The black share of enrollment in the nation's undergraduate law, medical and graduate schools has begun to drop after almost a decade of dramatic increase, according to two studies released yesterday.

While the actual number of blacks attending colleges and universities continues to rise, their share of total enrollment in the nation's largest undergraduate universities has dropped from 8.4 per cent in 1972 to 7.3 per cent last fall.

The percentage drop has been even more pronounced in some professional schools which have dramatically in recent years.

Blacks and other minorities, for example, made up 9 per cent of the class entering the nation's medical schools this fall, down from 10 per cent in the fall of 1974. This is despite numerous special admissions programs that made it possible for 41 per cent of blacks and 52 per cent of Hispanies who applied for medical school to be admitted while only 37 per cent of white males were admitted.

In addition, the percentage of graduate degrees in business and management awarded to blacks dropped from 3.8 per cent in 1973 to 3.2 per cent.

These figures were included in studies released by the Carnegie Council on Policy Studies in Higher Education and the National Association of State Universities and Land Grand Colleges.

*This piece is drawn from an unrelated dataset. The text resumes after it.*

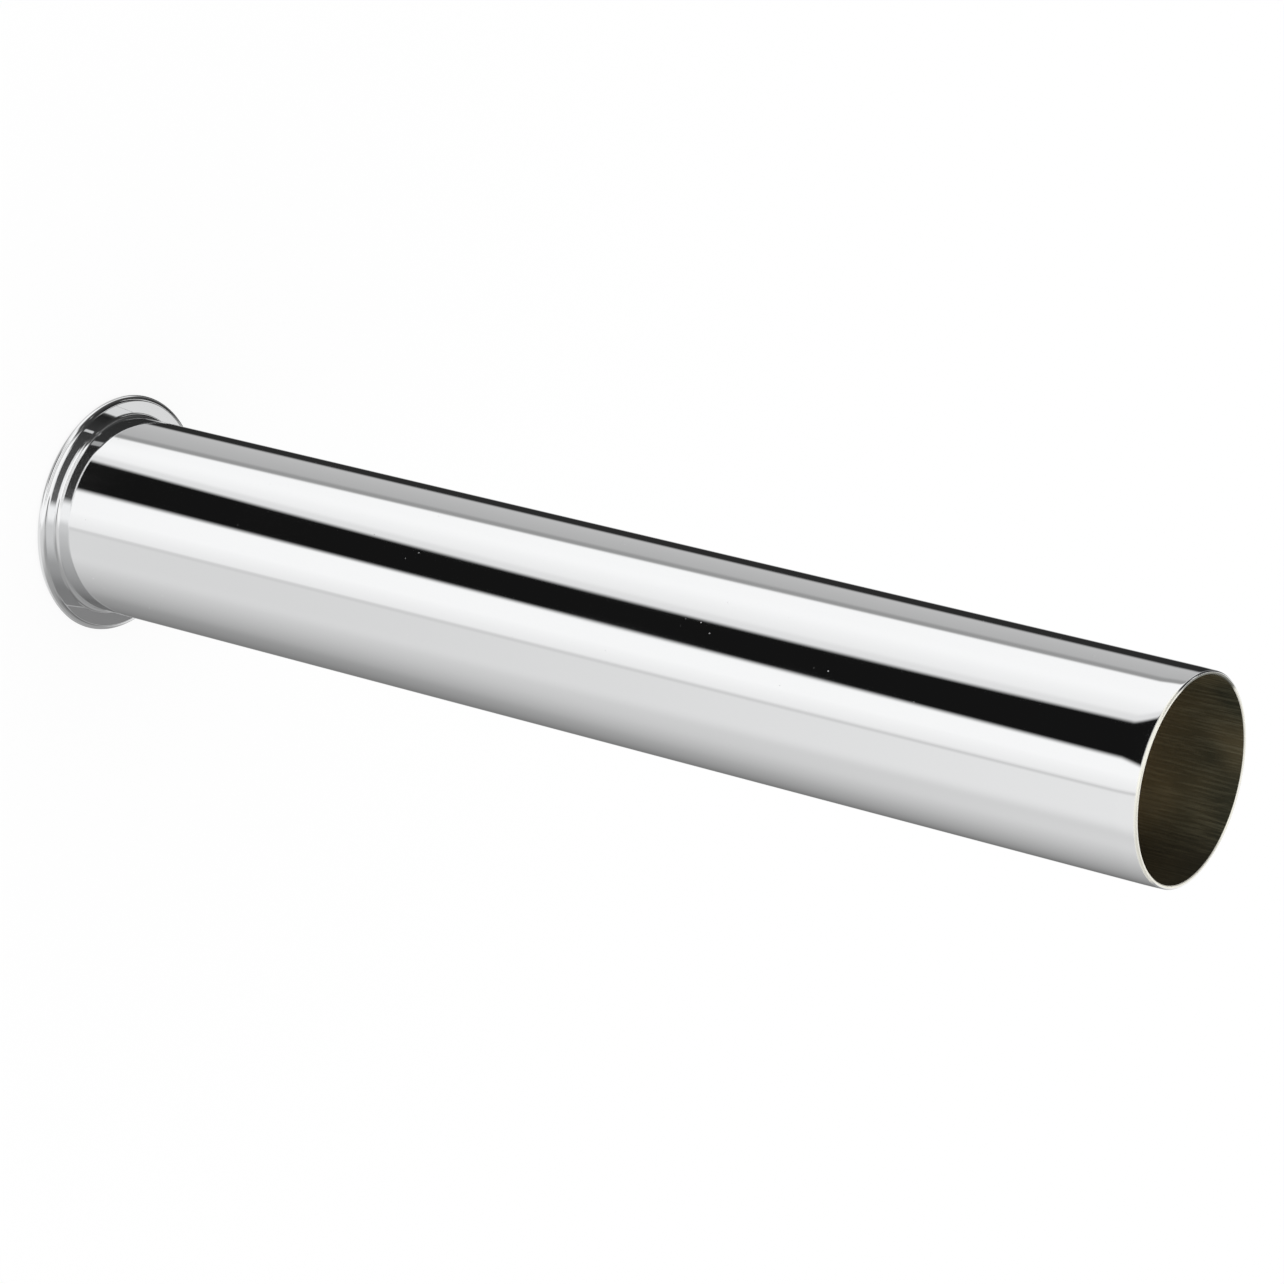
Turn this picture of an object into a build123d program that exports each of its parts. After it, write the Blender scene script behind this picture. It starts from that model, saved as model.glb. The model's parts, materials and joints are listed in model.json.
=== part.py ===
from build123d import *
import math
import os

# Basin waste tail pipe: a straight thin-walled brass tube, drawn, polished and chrome plated.
# One end is folded out and back on itself into a flat double-walled flange, which a union nut
# clamps against the basin waste. The other end is cut square and polished, and slides into the trap.
# Millimetres. The pipe stands on its flange: the origin is at the centre of the flange's seating
# face, and +Z runs along the pipe to the cut end.

# Tube
TUBE_DIAMETER = 32.0
WALL = 0.7
LENGTH = 200.0

# Folded flange. Its width is how far it stands out from the tube
FLANGE_WIDTH = 3.4
HEM_GAP_AT_RIM = 0.2
HEM_GAP_AT_ROOT = 0.06
ROOT_RADIUS = 0.6
SEAM_SETBACK = 0.6

# Cut end
POLISHED_LENGTH = 3.5
POLISHED_DEPTH = 0.08
EDGE_RADIUS = 0.25
DEBURR = 0.12

# Worked out from the sizes above
tube_radius = TUBE_DIAMETER / 2
bore_radius = tube_radius - WALL
fold_radius = WALL + HEM_GAP_AT_RIM / 2
fold_centre = tube_radius + FLANGE_WIDTH - fold_radius
root_centre = tube_radius + ROOT_RADIUS
hem_taper = math.degrees(math.atan2(HEM_GAP_AT_RIM - HEM_GAP_AT_ROOT, fold_centre - root_centre))
taper_sine = math.sin(math.radians(hem_taper))
taper_cosine = math.cos(math.radians(hem_taper))
face_start = fold_centre - fold_radius * taper_sine
face_end = root_centre + ROOT_RADIUS * taper_sine
face_width = (face_start - face_end) / taper_cosine
polished_radius = (POLISHED_LENGTH**2 + POLISHED_DEPTH**2) / (2 * POLISHED_DEPTH)
polished_angle = math.degrees(math.asin(POLISHED_LENGTH / polished_radius))

with BuildPart() as tail_pipe:
    with BuildSketch(Plane.XZ) as section:
        # The outer skin runs out along the seating face, round the fold at the rim, back over the
        # flange's front face and up the tube. The wall is this one strip at an even thickness.
        with BuildLine():
            seating_face = Line((bore_radius + SEAM_SETBACK, 0), (fold_centre, 0))
            rim = JernArc(seating_face @ 1, seating_face % 1, fold_radius, 180 + hem_taper)
            front_face = PolarLine(rim @ 1, face_width, direction=rim % 1)
            root = JernArc(front_face @ 1, front_face % 1, ROOT_RADIUS, -90 - hem_taper)
            Line(root @ 1, (tube_radius, LENGTH))
            offset(amount=WALL, side=Side.LEFT)
        make_face()
        # Polishing has taken the outer skin down in a long shallow curve towards the cut end.
        with BuildLine():
            worn = JernArc((tube_radius, LENGTH - POLISHED_LENGTH), (0, 1), polished_radius, polished_angle)
            Polyline(worn @ 1, (tube_radius, LENGTH), worn @ 0)
        make_face(mode=Mode.SUBTRACT)
        cut_corners = section.vertices().group_by(Axis.Y)[-1].sort_by(Axis.X)
        chamfer(cut_corners[0], DEBURR)
        outer_corner = section.vertices().group_by(Axis.Y)[-1].sort_by(Axis.X)[-1]
        fillet(outer_corner, EDGE_RADIUS)
    revolve(axis=Axis.Z)
tail_pipe.part.label = "tail_pipe"

os.makedirs("parts", exist_ok=True)
export_step(tail_pipe.part, "parts/tail_pipe.step")
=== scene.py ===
import json
import math
import bpy
from mathutils import Matrix, Vector


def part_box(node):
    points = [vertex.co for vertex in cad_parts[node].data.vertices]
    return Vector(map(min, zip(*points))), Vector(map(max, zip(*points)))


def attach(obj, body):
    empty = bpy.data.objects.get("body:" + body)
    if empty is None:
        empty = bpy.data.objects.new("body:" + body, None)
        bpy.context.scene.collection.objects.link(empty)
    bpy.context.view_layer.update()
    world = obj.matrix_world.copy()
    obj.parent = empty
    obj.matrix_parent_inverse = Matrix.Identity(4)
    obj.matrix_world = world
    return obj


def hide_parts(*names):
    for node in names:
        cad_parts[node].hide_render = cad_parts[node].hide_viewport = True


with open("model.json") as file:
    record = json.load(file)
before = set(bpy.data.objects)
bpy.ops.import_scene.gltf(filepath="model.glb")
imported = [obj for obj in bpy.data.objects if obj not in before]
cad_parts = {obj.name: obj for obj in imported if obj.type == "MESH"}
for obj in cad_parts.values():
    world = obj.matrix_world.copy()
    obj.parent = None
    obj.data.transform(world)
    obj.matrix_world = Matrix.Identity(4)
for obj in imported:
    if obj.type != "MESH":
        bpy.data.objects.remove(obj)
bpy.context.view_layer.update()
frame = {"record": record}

# The tail pipe's wall: one drawn brass tube of even thickness. One end is folded out and back on
# itself into a flat hemmed flange, whose inner seam stays open. The other end is cut square, deburred
# inside, rounded outside, and polished down over its last part.
MM = 0.001
HEM_GAP_AT_RIM = 0.2 * MM
HEM_GAP_AT_ROOT = 0.06 * MM
ROOT_RADIUS = 0.6 * MM
SEAM_SETBACK = 0.6 * MM
POLISHED_LENGTH = 3.5 * MM
POLISHED_DEPTH = 0.08 * MM
EDGE_RADIUS = 0.25 * MM
DEBURR = 0.12 * MM

# How finely the section is stepped: degrees on an arc, and distances along a straight stretch
ARC_STEP = 6.0
HIDDEN_ARC_STEP = 18.0
POLISHED_STEPS = 12
RING_SPACING = 4.0 * MM
GUARD_RING = 0.03 * MM
SAME_POINT = 0.00001 * MM

mounts = {mount["name"]: mount for mount in frame["record"]["mounts"]}
tube_radius = mounts["spigot"]["dims"]["r_mm"] * MM
bore_radius = mounts["bore"]["dims"]["r_mm"] * MM
wall = tube_radius - bore_radius
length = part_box("tail_pipe")[1].z
flange_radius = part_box("tail_pipe")[1].x
seam_radius = bore_radius + SEAM_SETBACK
fold_radius = wall + HEM_GAP_AT_RIM / 2
fold_centre = (flange_radius - fold_radius, fold_radius)
root_centre_radius = tube_radius + ROOT_RADIUS
face_run = fold_centre[0] - root_centre_radius
hem_taper = math.atan2(HEM_GAP_AT_RIM - HEM_GAP_AT_ROOT, face_run)
root_rise = (fold_radius + ROOT_RADIUS) / math.cos(hem_taper) - face_run * math.tan(hem_taper)
root_centre = (root_centre_radius, fold_centre[1] + root_rise)
taper = math.degrees(hem_taper)
polished_radius = (POLISHED_LENGTH**2 + POLISHED_DEPTH**2) / (2 * POLISHED_DEPTH)
polished_centre = (tube_radius - polished_radius, length - POLISHED_LENGTH)
edge_rise = POLISHED_LENGTH - EDGE_RADIUS
edge_run = math.sqrt((polished_radius - EDGE_RADIUS)**2 - edge_rise**2)
edge_centre = (polished_centre[0] + edge_run, length - EDGE_RADIUS)
edge_start = math.degrees(math.atan2(edge_rise, edge_run))


def arc(centre, radius, start, end, step=ARC_STEP):
    """Points on an arc about a centre, between two angles in degrees."""
    steps = max(2, math.ceil(abs(end - start) / step))
    angles = [math.radians(start + (end - start) * i / steps) for i in range(steps + 1)]
    return [(centre[0] + radius * math.cos(a), centre[1] + radius * math.sin(a)) for a in angles]


def run(start, end):
    """Points along a straight stretch, with a ring close to each end to keep its shading flat."""
    size = math.dist(start, end)
    steps = max(1, math.ceil(size / RING_SPACING))
    guard = GUARD_RING / size
    shares = [0.0, guard, *(i / steps for i in range(1, steps)), 1 - guard, 1.0]
    return [(start[0] + (end[0] - start[0]) * s, start[1] + (end[1] - start[1]) * s) for s in shares]


rim = arc(fold_centre, fold_radius, -90, 90 + taper)
root = arc(root_centre, ROOT_RADIUS, -90 + taper, -180)
polished = arc(polished_centre, polished_radius, 0, edge_start, edge_start / POLISHED_STEPS)
edge = arc(edge_centre, EDGE_RADIUS, edge_start, 90)
inner_root = arc(root_centre, ROOT_RADIUS + wall, 180, 270 + taper)
inner_fold = arc(fold_centre, fold_radius - wall, 90 + taper, -90, HIDDEN_ARC_STEP)
deburred = [(bore_radius + DEBURR, length), (bore_radius, length - DEBURR)]
seam = [(seam_radius, wall), (seam_radius, 0)]
plated_skin = [*run(seam[1], rim[0]), *rim, *run(rim[-1], root[0]), *root,
               *run(root[-1], polished[0]), *polished, *edge]
cut_face = [*run(edge[-1], deburred[0]), *deburred]
bore_skin = [*run(deburred[-1], inner_root[0]), *inner_root, *run(inner_root[-1], inner_fold[0]),
             *inner_fold, *run(inner_fold[-1], seam[0]), *run(*seam)]
PLATED, CUT, BORE = 0.0, 1.0, 2.0
section_points = []
point_finish = []
for finish, stretch in ((PLATED, plated_skin), (CUT, cut_face), (BORE, bore_skin)):
    for point in stretch:
        if not section_points or math.dist(point, section_points[-1]) > SAME_POINT:
            section_points.append(point)
            point_finish.append(finish)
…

They came one week before the U.S. Supreme Court is scheduled to hear arguments on a controversial "reverse discrimination" case involving Allen Bakke a white student denied admission to the medical school at the University of California at Davis. Bakke alleges that a number of less qualified blacks, Hispanics and Asian-Americans were admitted ahead of him under a quota system.

The figures from the Carnegie council, a prestigious group in the higher education establishment, were included in a report on selective admissions. The report declared that "rece is relevant" in picking what students should be admitted to professional and graduate schools, but cautioned against using race as the only criterion.

Sounding remarkably similiar to a brief filed by the Justice Department in the Bakke case, the council said it favors racial goals, but not rigid quotas. It proposed a two-stage administrations process.

The first step would set up a pool of all applicants who have "a reasonable chance of success in completing the course work without reducing academic or professional standards."

Racial or ethnic background would be applied in the second step, but only if the student: had personally overcome some educational disadvantage; had been victim of racial discrimination; would bring a cultural experience to the class that it otherwise lacked; or planned to work in some underserved area, like a big city ghetta.

Dr. Clark Kerr, council president said black or Spanish-surnamed applicants from wealthy or culturally sophisticated families should not be given special treatment "Higher education should be looking at where people started, and how far they've come from where they started." he said.

The Carnegie report also offered the most complete picture to date of minority enrollment on campus. It said minority made up only 3 per cent of the enrollment is the nation's medical schools in 1968, but this jumped to 10 per cent in 1974, before dropping to 9 per cent the last two years.

The black share of law school enrollment similarly jumped from 4.3 per cent in the fall of 1969 to 8.2 per cent last fall. But the number of blacks entering law school has not changed significantly since 1972, and 17 per cent of blacks admitted to law school drop out, while 10 per cent of all students do.

In additional, only 2.9 per cent of the doctorates awarded in the nation went to American blacks in 1973-74, and almost two-thirds of those were doctorates in one field - education.